Ces quelques chiffres de cadrage montrent que le levier central n’est pas tant la construction massive que la réallocation d’usage du parc existant. Les entreprises qui sauront lier leur développement à cet objectif de sobriété foncière s’installeront durablement au cœur de la chaîne de valeur.

  • Accords de partage de données : conventions standardisées avec les communes sur l’échange d’informations, permettant un contrôle mesuré, intelligible et opposable.
  • Reporting extra-financier : publication d’indicateurs d’acceptabilité sociale et environnementale, y compris nuisances, efficacité énergétique des logements gérés et contribution à l’économie locale.
  • Co-construction avec les copropriétés : chartes internes sur les créneaux horaires, les modalités d’accueil et les seuils de tolérance, avec sanctions en cas de manquement.
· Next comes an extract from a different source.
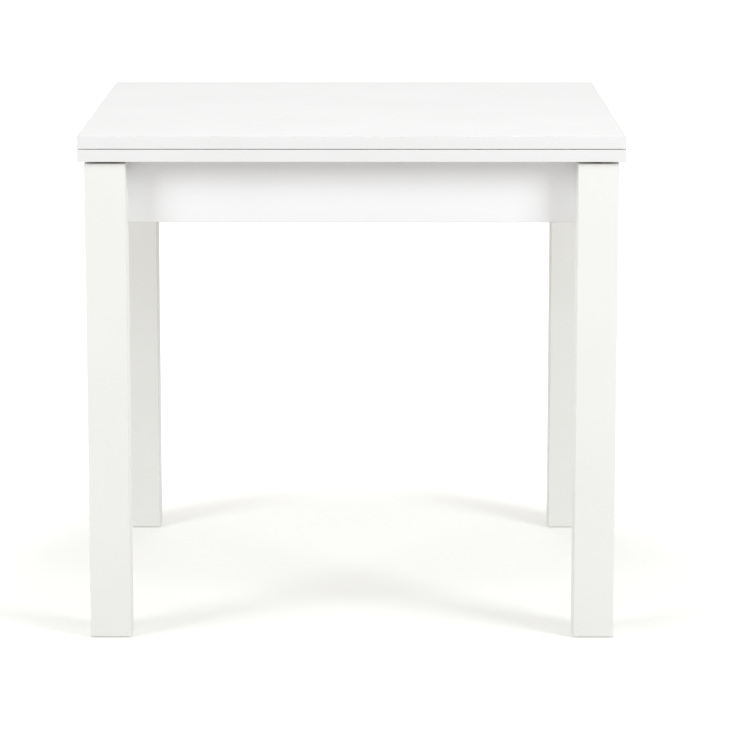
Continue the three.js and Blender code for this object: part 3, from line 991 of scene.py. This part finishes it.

La crédibilité de la régulation dépend enfin de sa capacité à évaluer publiquement les résultats et à ajuster les paramètres. Les villes qui réussissent fixent une trajectoire, publient des tableaux de bord accessibles et révisent les quotas en transparence.

Cap sur une stratégie d’usage : faire respirer le parc sans le fracturer

Encadrer la location de courte durée est légitime dans les micro-secteurs saturés. Mais l’efficacité globale passe par un cap clair : activer les logements peu ou pas utilisés, étaler la fréquentation, et laisser les entreprises s’aligner sur un référentiel de qualité et de responsabilité.

Le chemin est tracé : prioriser la lutte contre l’inoccupation, soutenir les formats hybrides, renforcer le partage de données, encourager la montée en gamme, et stabiliser des règles lisibles quartier par quartier. Une stratégie d’usage, plutôt qu’une guerre de modèles, fera davantage pour le logement des actifs, l’animation des territoires et la cohérence écologique du pays.

Rendre le logement plus disponible sans construire davantage implique de mieux utiliser ce que nous avons déjà, en régulant avec précision et en alignant les incitations des ménages, des villes et des entreprises.